If the United States Federal Government is placing a priority on the security of this country and its citizens, how can the funding for the single point system for processing the nation’s security clearances…just stop?
The repo of data that the intelligence community is trying to process is back-logged….forever.
The NSA spent years collecting data that they can’t process because they don’t have the personnel to do it. Now, they are asking for access to more sources of data…6.97 Billion more sources…so they can add to that ever-growing pile of unprocessed data, that they don’t have enough people to process. They could throw money at it and hire people, but how are they going to get new employees the background checks they need for a security clearance? They could throw money at that too, except they already aren’t. In fact, they just stop clearing people.

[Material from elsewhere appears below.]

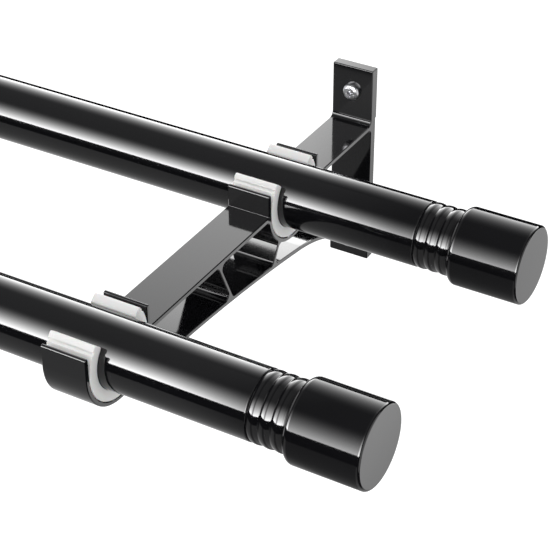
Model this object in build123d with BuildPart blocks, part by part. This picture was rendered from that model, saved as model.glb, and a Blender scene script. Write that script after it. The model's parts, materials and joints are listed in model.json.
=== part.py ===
from build123d import *
import os

# Double curtain pole, sizes in millimetres.
# X runs along the poles, +Y points into the wall and +Z is up. The wall is the plane Y = 0.
# The origin is on the wall, midway between the four wall screws.

# Poles
pole_length = 1000.0
pole_d = 28.0
pole_wall = 1.2
pole_edge_round = 0.5
rear_pole_to_wall = 75.0
pole_spacing = 130.5
pole_overhang = 62.2  # from the outer side of a bracket to the end of a pole

# Bracket, sawn from one length of extrusion
bracket_width = 20.0
bracket_edge = 0.35  # broken edge round each sawn side
plate_thickness = 5.0
plate_above_pole = 26.5
plate_below_flange = 15.37  # from where the lower flange meets it to its foot
plate_upper_pad = 25.0
plate_lower_pad = 24.0
plate_relief = 0.7
plate_corner_round = 0.5
flange_thickness = 2.2
top_flange_below_pole = 0.5
web_thickness = 1.7
corner_round = 2.4
cradle_corner_round = 0.3

# Underside of the bracket: a long arc, a tighter one, then straight to the plate
long_arc_radius = 880.0
long_arc_turn = 8.9
tight_arc_radius = 95.0
tight_arc_turn = 14.5

pick_tolerance = 0.2  # how near a corner lies to the line that it is picked by

# Webs: distance from the wall to their upper and lower ends
front_web_top = 135.5
front_web_foot = 125.4
rear_web_top = 87.0
rear_web_foot = 92.6

# Cradles and their liners
pole_play = 0.15
liner_thickness = 4.65
liner_play = 0.2
liner_width = 20.0
liner_rise = 35.5  # how far each end of the liner stands above level, degrees
liner_groove = 1.9  # radius of the groove under each bead
liner_groove_rise = 24.0
cradle_wall = 1.9
cradle_above_pole = 8.7

# Finials, turned from bar
ring_count = 3
ring_pitch = 4.85
ring_depth = 0.6
ring_valley_round = 0.6
finial_neck = 0.9  # plain neck between the last ring and the cap
cap_d = 33.0
cap_length = 31.0
cap_shoulder_round = 2.6
cap_edge_round = 1.1

# Plug that holds a finial in its pole
plug_play = 0.15
plug_length = 26.0
plug_fin_count = 4
plug_fin_width = 2.0
plug_core_d = 19.0
spigot_d = 12.0
spigot_length = 18.0
spigot_play = 0.15
spigot_end_gap = 1.0

# Wall screws
screw_d = 4.0
screw_hole_play = 0.25
screw_head_d = 8.0
screw_head_height = 2.7
screw_head_round = 1.8
screw_neck_d = 3.4  # plain neck, through the plate
screw_neck_past_plate = 0.3
screw_from_plate_top = 12.0
screw_from_plate_bottom = 9.0
screw_behind_plate = 14.0
screw_tip = 1.6
recess_width = 4.2
recess_arm = 1.0
recess_depth = 1.5

# Places that follow from the sizes above
pole_r = pole_d / 2
liner_inner_r = pole_r + pole_play
liner_outer_r = liner_inner_r + liner_thickness
cradle_inner_r = liner_outer_r + liner_play
cradle_outer_r = cradle_inner_r + cradle_wall
cradle_middle_r = cradle_inner_r + cradle_wall / 2
pole_y = {"rear": -rear_pole_to_wall, "front": -rear_pole_to_wall - pole_spacing}
sides = {"right": 1, "left": -1}


def lower_flange_skin(lift, height):
    """Draws one skin of the lower flange, from below the centre of the front pole to inside the wall plate."""
    start = Vector(pole_y["front"], height - cradle_outer_r + lift)
    long_arc = JernArc(start, (1, 0), long_arc_radius + lift, -long_arc_turn)
    tight_arc = JernArc(long_arc @ 1, long_arc % 1, tight_arc_radius + lift, -tight_arc_turn)
    bend, slope = tight_arc @ 1, tight_arc % 1
    end = bend + slope * ((-plate_thickness / 2 - bend.X) / slope.X)
    Line(bend, end)
    return start, long_arc @ 1, bend, end


flange_drop = -lower_flange_skin(0, 0)[-1].Y
plate_below_pole = flange_drop + plate_below_flange
screw_spacing = plate_above_pole + plate_below_pole - screw_from_plate_top - screw_from_plate_bottom
pole_z = screw_spacing / 2 + screw_from_plate_top - plate_above_pole
cradle_top = pole_z + cradle_above_pole
bracket_x = pole_length / 2 - pole_overhang - bracket_width / 2
plate_top = pole_z + plate_above_pole
plate_bottom = pole_z - plate_below_pole
top_flange_z = pole_z - top_flange_below_pole - flange_thickness / 2
flange_top = top_flange_z + flange_thickness / 2

os.makedirs("parts", exist_ok=True)


def save(piece, name):
    piece.part.label = name
    export_step(piece.part, f"parts/{name}.step")


def lower_flange_z(y):
    """Height of the middle of the lower flange where its long arc passes y."""
    along = y - pole_y["front"]
    drop = long_arc_radius - (long_arc_radius**2 - along**2) ** 0.5
    return pole_z - cradle_outer_r + flange_thickness / 2 - drop


# Poles
for row, y in pole_y.items():
    with BuildPart() as pole:
        with BuildSketch(Plane.YZ.offset(-pole_length / 2)):
            with Locations((y, pole_z)):
                Circle(pole_r)
                Circle(pole_r - pole_wall, mode=Mode.SUBTRACT)
        extrude(amount=pole_length)
        rims = pole.edges().filter_by(GeomType.CIRCLE)
        fillet(rims.filter_by(lambda rim: rim.radius > pole_r - pole_wall / 2), pole_edge_round)
    save(pole, f"{row}_pole")


# Side profile of the bracket, drawn with the wall at x = 0 and height along y
rear_web_across = rear_web_top - rear_pole_to_wall
rear_web_z = pole_z - (cradle_middle_r**2 - rear_web_across**2) ** 0.5
webs = (
    ((-front_web_top, top_flange_z), (-front_web_foot, lower_flange_z(-front_web_foot))),
    ((-rear_web_top, rear_web_z), (-rear_web_foot, lower_flange_z(-rear_web_foot))),
)
top_flange_spans = (
    (pole_y["rear"] + cradle_middle_r, -plate_thickness / 2),
    (pole_y["front"] + cradle_middle_r, pole_y["rear"] - cradle_middle_r),
)
relief_height = plate_top - plate_bottom - plate_upper_pad - plate_lower_pad

with BuildSketch() as bracket_profile:
    with Locations((-plate_thickness / 2, (plate_top + plate_bottom) / 2)):
        Rectangle(plate_thickness, plate_top - plate_bottom)
    with Locations((0, plate_bottom + plate_lower_pad + relief_height / 2)):
        Rectangle(2 * plate_relief, relief_height, mode=Mode.SUBTRACT)
    for start, end in top_flange_spans:
        with Locations(((start + end) / 2, top_flange_z)):
            Rectangle(end - start, flange_thickness)
    with BuildLine():
        skins = [lower_flange_skin(lift, pole_z) for lift in (0, flange_thickness)]
        Line(skins[0][0], skins[1][0])
        Line(skins[0][-1], skins[1][-1])
    make_face()
    for top, foot in webs:
        run = Vector(*top) - Vector(*foot)
        across = Vector(-run.Y, run.X).normalized() * (web_thickness / 2)
        ends = ((top, 1), (top, -1), (foot, -1), (foot, 1))
        corners = [Vector(*end) + sign * across for end, sign in ends]
        with BuildLine():
            Polyline(*corners, close=True)
        make_face()
    for y in pole_y.values():
        with Locations((y, pole_z)):
            Circle(cradle_middle_r, mode=Mode.SUBTRACT)
        with BuildLine():
            for sign in sides.values():
                outer, inner = y + sign * cradle_outer_r, y + sign * cradle_inner_r
                crown = (y + sign * cradle_middle_r, cradle_top + cradle_wall / 2)
                Line((outer, pole_z), (outer, cradle_top))
                ThreePointArc((outer, cradle_top), crown, (inner, cradle_top))
                Line((inner, cradle_top), (inner, pole_z))
            for r in (cradle_outer_r, cradle_inner_r):
                ThreePointArc((y - r, pole_z), (y, pole_z - r), (y + r, pole_z))
        make_face()
    # The arcs of the lower flange run into each other and need no round
    start, *joints, end = skins[1]
    cell_corners = [
        v
        for cell in bracket_profile.face().inner_wires()
        for v in cell.vertices()
        if min((Vector(v) - joint).length for joint in joints) > pick_tolerance
    ]
    fillet(cell_corners, corner_round)
    outline = bracket_profile.face().outer_wire().vertices()
    on_flange = [v for v in outline if abs(v.Y - flange_top) < pick_tolerance]
    fillet([v for v in on_flange if v.X < -plate_thickness - pick_tolerance], cradle_corner_round)
    outline = bracket_profile.face().outer_wire().vertices()
    on_plate = [v for v in outline if abs(v.X + plate_thickness) < pick_tolerance]
    low, high = plate_bottom + corner_round, plate_top - corner_round
    fillet([v for v in on_plate if low < v.Y < high], corner_round)
    ends = bracket_profile.vertices().group_by(Axis.Y)
    fillet(ends[0] + ends[-1], plate_corner_round)

# Brackets
for side, sign in sides.items():
    with BuildPart() as bracket:
        with BuildSketch(Plane.YZ.offset(sign * bracket_x - bracket_width / 2)):
            add(bracket_profile.sketch)
        extrude(amount=bracket_width)
        sawn = bracket.faces().sort_by(Axis.X)
        chamfer(sawn[0].edges() + sawn[-1].edges(), bracket_edge)
        for z in (screw_spacing / 2, -screw_spacing / 2):
            with Locations(Plane(origin=(sign * bracket_x, -plate_thickness, z), z_dir=(0, -1, 0))):
                Hole(screw_d / 2 + screw_hole_play, depth=2 * plate_thickness)
    save(bracket, f"{side}_bracket")

# Liners: a round channel with a bead along each end and a groove under the bead
for side, sign in sides.items():
    for row, y in pole_y.items():
        middle = Vector(y, pole_z)
        with BuildPart() as liner:
            with BuildSketch(Plane.YZ.offset(sign * bracket_x - liner_width / 2)):
                with BuildLine():
                    turn = 180 + 2 * liner_rise
                    outer = CenterArc(middle, liner_outer_r, 180 - liner_rise, turn)
                    inner = CenterArc(middle, liner_inner_r, 180 - liner_rise, turn)
                    Line(outer @ 0, inner @ 0)
                    Line(outer @ 1, inner @ 1)
                make_face()
                with Locations((outer @ 0 + inner @ 0) / 2, (outer @ 1 + inner @ 1) / 2):
                    Circle(liner_thickness / 2)
                for angle in (liner_groove_rise, 180 - liner_groove_rise):
                    with Locations(middle + Vector(liner_outer_r, 0).rotate(Axis.Z, angle)):
                        Circle(liner_groove, mode=Mode.SUBTRACT)
            extrude(amount=liner_width)
        save(liner, f"{side}_{row}_liner")

# Finials and the plugs that hold them
valley_r = pole_r - ring_depth
cap_start = ring_count * ring_pitch + finial_neck
cap_end = cap_start + cap_length
cap_r = cap_d / 2
bore_r = spigot_d / 2 + spigot_play
bore_end = spigot_length + spigot_end_gap
fin_pitch = (plug_length - plug_fin_width) / (plug_fin_count - 1)

for side, sign in sides.items():
    for row, y in pole_y.items():
        seat = Plane(origin=(sign * pole_length / 2, y, pole_z), x_dir=(sign, 0, 0), z_dir=(0, 0, 1))
        axis = Axis(seat.origin, seat.x_dir)
        with BuildPart() as finial:
            with BuildSketch(seat) as turning:
                with BuildLine():
                    for ring in range(ring_count):
                        start = ring * ring_pitch
                        crest = (start + ring_pitch / 2, pole_r)
                        ThreePointArc((start, valley_r), crest, (start + ring_pitch, valley_r))
                    Line((ring_count * ring_pitch, valley_r), (cap_start, valley_r))
                    shoulder, nose = (cap_start, cap_r), (cap_end, cap_r)
                    Polyline((cap_start, valley_r), shoulder, nose, (cap_end, 0), (bore_end, 0))
                    Polyline((bore_end, 0), (bore_end, bore_r), (0, bore_r), (0, valley_r))
                make_face()
                valleys = [v for v in turning.vertices() if abs(v.Y - valley_r) < ring_depth / 2]
                between = (ring_pitch / 2, cap_start - finial_neck / 2)
                fillet([v for v in valleys if between[0] < v.X < between[1]], ring_valley_round)
                tops = turning.vertices().group_by(Axis.Y)[-1].sort_by(Axis.X)
                fillet(tops[0], cap_shoulder_round)
                tops = turning.vertices().group_by(Axis.Y)[-1].sort_by(Axis.X)
                fillet(tops[-1], cap_edge_round)
            revolve(axis=axis)
        save(finial, f"{side}_{row}_finial")

        with BuildPart() as plug:
            with BuildSketch(seat):
                with Locations((-plug_length / 2, plug_core_d / 4)):
                    Rectangle(plug_length, plug_core_d / 2)
                with Locations((spigot_length / 2, spigot_d / 4)):
                    Rectangle(spigot_length, spigot_d / 2)
                fin_r = pole_r - pole_wall - plug_play
                for fin in range(plug_fin_count):
                    with Locations((-plug_fin_width / 2 - fin * fin_pitch, fin_r / 2)):
                        Rectangle(plug_fin_width, fin_r)
            revolve(axis=axis)
        save(plug, f"{side}_{row}_plug")

# Wall screws: pan head with a cross recess and a plain shank
for side, sign in sides.items():
    for level, z in (("upper", screw_spacing / 2), ("lower", -screw_spacing / 2)):
        seat = Plane(origin=(sign * bracket_x, -plate_thickness, z), x_dir=(1, 0, 0), z_dir=(0, -1, 0))
        with BuildPart() as screw:
            with BuildSketch(seat):
                Circle(screw_head_d / 2)
            extrude(amount=screw_head_height)
            fillet(screw.faces().sort_by(Axis.Y)[0].edges(), screw_head_round)
            with BuildSketch(seat):
                Circle(screw_neck_d / 2)
            extrude(amount=-(plate_thickness + screw_neck_past_plate))
            with BuildSketch(seat.offset(-plate_thickness - screw_neck_past_plate)):
                Circle(screw_d / 2)
            extrude(amount=-(screw_behind_plate - screw_neck_past_plate))
            chamfer(screw.faces().sort_by(Axis.Y)[-1].edges(), screw_tip)
            with BuildSketch(seat.offset(screw_head_height)):
                Rectangle(recess_width, recess_arm)
                Rectangle(recess_arm, recess_width)
            extrude(amount=-recess_depth, mode=Mode.SUBTRACT)
        save(screw, f"{side}_{level}_screw")
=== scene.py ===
import json
import math

import bpy
from bpy.props import FloatProperty, FloatVectorProperty, IntProperty, PointerProperty
from mathutils import Matrix, Vector


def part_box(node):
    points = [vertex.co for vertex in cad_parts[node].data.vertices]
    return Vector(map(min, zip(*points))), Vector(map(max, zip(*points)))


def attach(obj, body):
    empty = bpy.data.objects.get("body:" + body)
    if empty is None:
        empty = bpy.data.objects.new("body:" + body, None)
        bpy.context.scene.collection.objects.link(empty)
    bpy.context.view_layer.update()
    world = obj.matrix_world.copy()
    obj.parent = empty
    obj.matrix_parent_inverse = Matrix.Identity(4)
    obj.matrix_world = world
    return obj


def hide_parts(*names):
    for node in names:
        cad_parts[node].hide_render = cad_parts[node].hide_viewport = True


bl_info = {
    "name": "Double curtain pole",
    "version": (1, 0, 0),
    "blender": (4, 5, 0),
    "location": "3D View > Sidebar > Curtain pole",
    "description": "Finishes for a double curtain pole, its wall screws and a studio to show it in",
    "category": "Object",
}

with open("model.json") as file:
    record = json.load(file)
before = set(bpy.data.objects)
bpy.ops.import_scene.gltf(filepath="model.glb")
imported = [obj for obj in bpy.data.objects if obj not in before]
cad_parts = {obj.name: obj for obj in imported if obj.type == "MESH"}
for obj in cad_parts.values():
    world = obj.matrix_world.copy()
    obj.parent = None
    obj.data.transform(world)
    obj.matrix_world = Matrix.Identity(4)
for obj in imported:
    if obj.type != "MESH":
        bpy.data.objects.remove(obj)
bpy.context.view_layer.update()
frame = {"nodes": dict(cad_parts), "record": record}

MM = 0.001
RECORD_COLOURS = {row["slot"]: tuple(row["base_color"]) for row in frame["record"]["materials"]}
SIDES = ("right", "left")
ROWS = ("front", "rear")
SCREW_LEVELS = ("upper", "lower")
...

Now, I know I went to public school, but I was able to think for a few minutes before it really started to hurt and thank goodness I stopped before I swallowed my tongue. But those few minutes gave me the temporary ability to type the following:
If we don’t have the strength to process the data we currently have that continues to pile up, and we can’t hire any new people to process that data because the single-point system we have for background checks and security clearances is vulnerable to remote attack and sometimes even stops running -for months- due to this country not being able to pay the bills:
How in the hell will opening up the data streams of 6.97 billion cellphones make this country more secure?